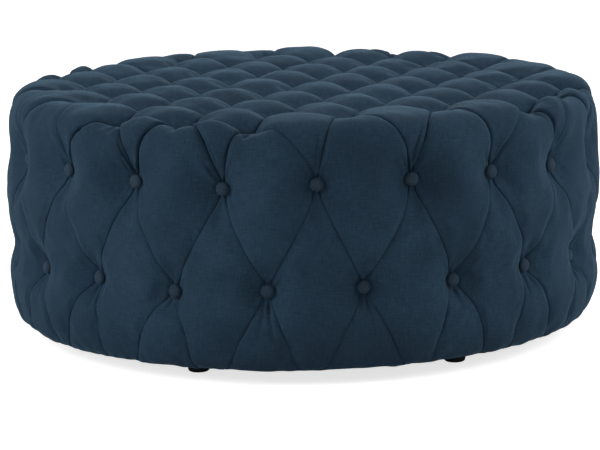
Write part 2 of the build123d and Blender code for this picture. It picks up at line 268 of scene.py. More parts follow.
coverCloth = wovenCloth("tealLinen", clothLook)
# the buttons' finish carries that painted highlight, lighter than the cover's linen
paintedHighlightButtonFinish = wovenCloth("buttonLinen", paintedHighlightButtonCloth)
plyFinish = grainedSolid("plywoodFace", (0.30, 0.19, 0.10), (0.50, 0.36, 0.21), 9, (1, 9, 9), 0.6)
pineFinish = grainedSolid("planedPine", (0.44, 0.29, 0.15), (0.64, 0.48, 0.29), 11, (8, 8, 1), 0.58)
panelFinish = grainedSolid("hardboard", (0.16, 0.09, 0.045), (0.24, 0.145, 0.08), 60, (1, 1, 1), 0.5)
foamFinish = grainedSolid("openFoam", (0.62, 0.54, 0.33), (0.76, 0.69, 0.47), 420, (1, 1, 1), 0.95, 0.0008)
twineFinish = grainedSolid("waxedTwine", (0.42, 0.39, 0.31), (0.60, 0.57, 0.48), 900, (1, 1, 4), 0.5)
footFinish = grainedSolid("mouldedFoot", (0.006, 0.006, 0.006), (0.011, 0.011, 0.011), 160, (1, 1, 1), 0.42,
                          0.0002)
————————
◆ Request: Recite the full listing above exactly.

◆ Task response:
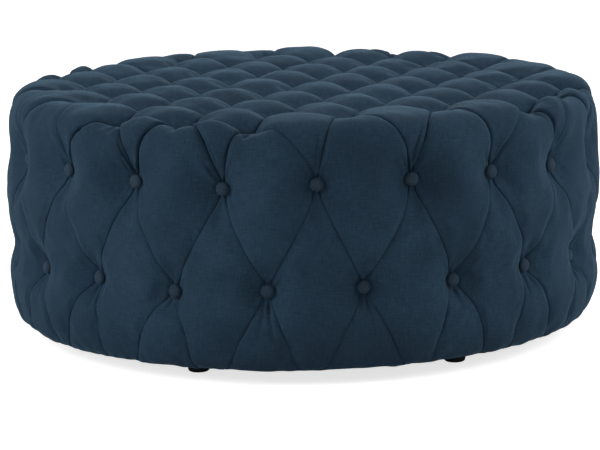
Write part 2 of the build123d and Blender code for this picture. It picks up at line 268 of scene.py. More parts follow.
coverCloth = wovenCloth("tealLinen", clothLook)
# the buttons' finish carries that painted highlight, lighter than the cover's linen
paintedHighlightButtonFinish = wovenCloth("buttonLinen", paintedHighlightButtonCloth)
plyFinish = grainedSolid("plywoodFace", (0.30, 0.19, 0.10), (0.50, 0.36, 0.21), 9, (1, 9, 9), 0.6)
pineFinish = grainedSolid("planedPine", (0.44, 0.29, 0.15), (0.64, 0.48, 0.29), 11, (8, 8, 1), 0.58)
panelFinish = grainedSolid("hardboard", (0.16, 0.09, 0.045), (0.24, 0.145, 0.08), 60, (1, 1, 1), 0.5)
foamFinish = grainedSolid("openFoam", (0.62, 0.54, 0.33), (0.76, 0.69, 0.47), 420, (1, 1, 1), 0.95, 0.0008)
twineFinish = grainedSolid("waxedTwine", (0.42, 0.39, 0.31), (0.60, 0.57, 0.48), 900, (1, 1, 4), 0.5)
footFinish = grainedSolid("mouldedFoot", (0.006, 0.006, 0.006), (0.011, 0.011, 0.011), 160, (1, 1, 1), 0.42,
                          0.0002)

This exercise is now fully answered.